The album won the RCA Album First Prize in Germany, a Prix Billie Holiday Award and is part of the Académie du Jazz, a French association that recognizes top jazz artists and recordings. The pair performed together for years and in 1989 recorded You Stepped out of a Cloud on Owl Records.

Ran Blake Plays Solo Piano, New England Conservatory

In 1965, Blake recorded his second LP, Ran Blake Plays Solo Piano, on the ESP-Disk label. In 1967, Schuller became president of New England Conservatory, a position he held until 1977, and recruited Blake as its Community Services Director, a position he held until 1973. In that job, Blake was in charge of organizing musical events for local retirement homes and local prisons in addition to recruiting minority students to the school, which was the first jazz conservatory with a community outreach program.

Third Stream Department, Expanded Definition

In 1972, Schuller appointed Blake as chairman of the school’s newly established Third Stream Department (now the Contemporary Improvisation Department). Schuller had coined the term “Third Stream” in 1957, first using it in public during a talk at Brandeis University that year, and wanted to promote the concept with a formal department using a custom-made curriculum. Considering Blake’s genre-bending blend of jazz, gospel, classical and film noir influences, Schuller decided he was the ideal person to head it up – which Blake did for 33 years.
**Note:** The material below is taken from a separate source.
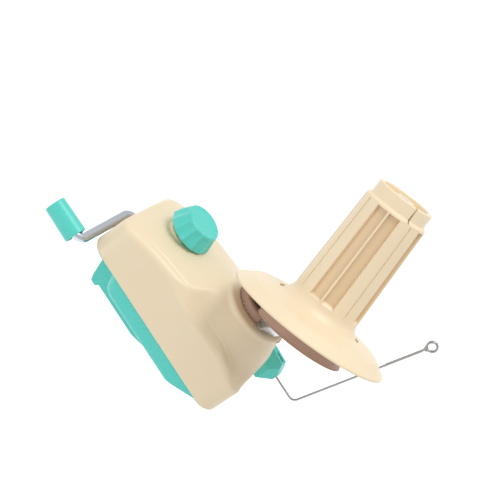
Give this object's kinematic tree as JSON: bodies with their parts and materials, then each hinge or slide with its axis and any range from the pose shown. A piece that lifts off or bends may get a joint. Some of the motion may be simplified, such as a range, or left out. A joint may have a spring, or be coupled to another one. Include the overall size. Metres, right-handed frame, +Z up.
{
  "type": "yarn cone winder",
  "caption": "Table-clamped hand-crank yarn winder: geared housing, tilted fluted winding cone on a turning bracket, wire yarn guide with an eye, screw clamp",
  "frame": {"origin": "on the flat underside of the base, on the vertical spindle axis", "axes": "+Z up along the spindle, +X from the crank end to the wire guide end, +Y to the far side as pictured"},
  "size_m": [0.2185, 0.1359, 0.2241],
  "materials": {
    "cream": "smooth moulded",
    "teal": "smooth moulded",
    "brown": "smooth moulded",
    "gear_white": "moulded",
    "rod_steel": "bright plated",
    "plate_steel": "zinc plated",
    "brass": "turned",
    "pad": "matt"
  },
  "bodies": {
    "housing": {"top_cover": "cream", "base_tray": "teal", "cover_screws": "plate_steel", "crank_bush": "brass", "pedestal_bush": "brass", "idler_axle": "rod_steel", "fixed_post": "rod_steel", "neck_bush": "brass", "knob_collar": "brown", "sun_roller": "brown", "post_nut": "plate_steel", "guide_holder": "teal"},
    "crank": {"crank_rod": "rod_steel", "crank_gear": "gear_white", "crank_clip": "plate_steel", "grip_clip": "plate_steel"},
    "grip": {"crank_grip": "teal", "grip_cap": "teal"},
    "idler": {"idler_gear": "gear_white"},
    "spindle": {"spindle_sleeve": "plate_steel", "spindle_pinion": "gear_white", "bracket": "plate_steel", "neck_ring": "brown", "bracket_nut": "plate_steel", "cone_pin": "rod_steel", "cone_cap": "plate_steel"},
    "cone": {"winding_cone": "cream", "cone_ring": "brown"},
    "knob": {"clamp_knob": "teal", "sleeve_nut": "plate_steel", "knob_washer": "plate_steel", "sleeve_clip": "plate_steel"},
    "jaw": {"clamp_jaw": "teal", "clamp_screw": "plate_steel", "jaw_pad": "pad"},
    "guide": {"guide_wire": "rod_steel"}
  },
  "joints": [
    {"name": "spindle_turn", "type": "hinge", "parent": "housing", "child": "spindle", "pos_m": [0, 0, 0.07], "axis": [0, 0, 1], "continuous": true},
    {"name": "crank_turn", "type": "hinge", "parent": "housing", "child": "crank", "pos_m": [-0.09, 0.009, 0.0205], "axis": [1, 0, 0], "continuous": true},
    {"name": "idler_turn", "type": "hinge", "parent": "housing", "child": "idler", "pos_m": [-0.02651, 0.009, 0.02], "axis": [0, 0, 1], "continuous": true},
    {"name": "cone_spin", "type": "hinge", "parent": "spindle", "child": "cone", "pos_m": [0.02795, -0.0243, 0.10288], "axis": [-0.3285, 0.2855, 0.9003], "continuous": true},
    {"name": "grip_spin", "type": "hinge", "parent": "crank", "child": "grip", "pos_m": [-0.13, -0.04795, 0.00953], "axis": [1, 0, 0], "continuous": true},
    {"name": "knob_turn", "type": "hinge", "parent": "housing", "child": "knob", "pos_m": [-0.066, 0, 0.055], "axis": [0, 0, 1], "range_deg": [0, 4680]},
    {"name": "jaw_slide", "type": "slide", "parent": "housing", "child": "jaw", "axis": [0, 0, 1], "range_m": [-0.026, 0]},
    {"name": "guide_swing", "type": "hinge", "parent": "housing", "child": "guide", "pos_m": [0.045, 0.03, 0.0328], "axis": [1, 0, 0], "range_deg": [-80, 0]}
  ],
  "couplings": [
    {"joint": "crank_turn", "follows": "spindle_turn", "ratio": 0.2},
    {"joint": "idler_turn", "follows": "spindle_turn", "ratio": -0.4},
    {"joint": "cone_spin", "follows": "spindle_turn", "ratio": 0.4},
    {"joint": "knob_turn", "follows": "jaw_slide", "rad_per_m": -3141.6}
  ]
}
Within a year of taking the position, Blake expanded Schuller’s original definition of Third Stream – “about halfway between jazz and classical” – to mean compositions that bridge any two distinct musical genres. His inspiration to do so came straight out of the classroom, as he explained in 2009. “I widened the definition because in the program’s first year, we had a student from Ethiopia who said, ‘Why not my country?’” In 1981, Blake explained his reasoning behind the revised definition at a symposium for music teachers. “Why only classical and jazz?” he said. “Why not substitute one of the many styles and traditions of ethnic music? What would one label the vital percussive tribal music of Nigeria blended with the cries of the Ainu from northern Japan?”

Northern Noir, Regattabar

Blake latest album is Northern Noir, recorded as a duo with saxophonist Andrew Rathbun and released by SteepleChase Records in 2020, the year of his 85th birthday. Since resettling in Massachusetts in 1967, he’s been a regular onstage presence at Regattabar in Cambridge and has recorded over 50 albums, both solo and with others.

And they’re all very different because, grammar be damned, Ran Blake thinks different.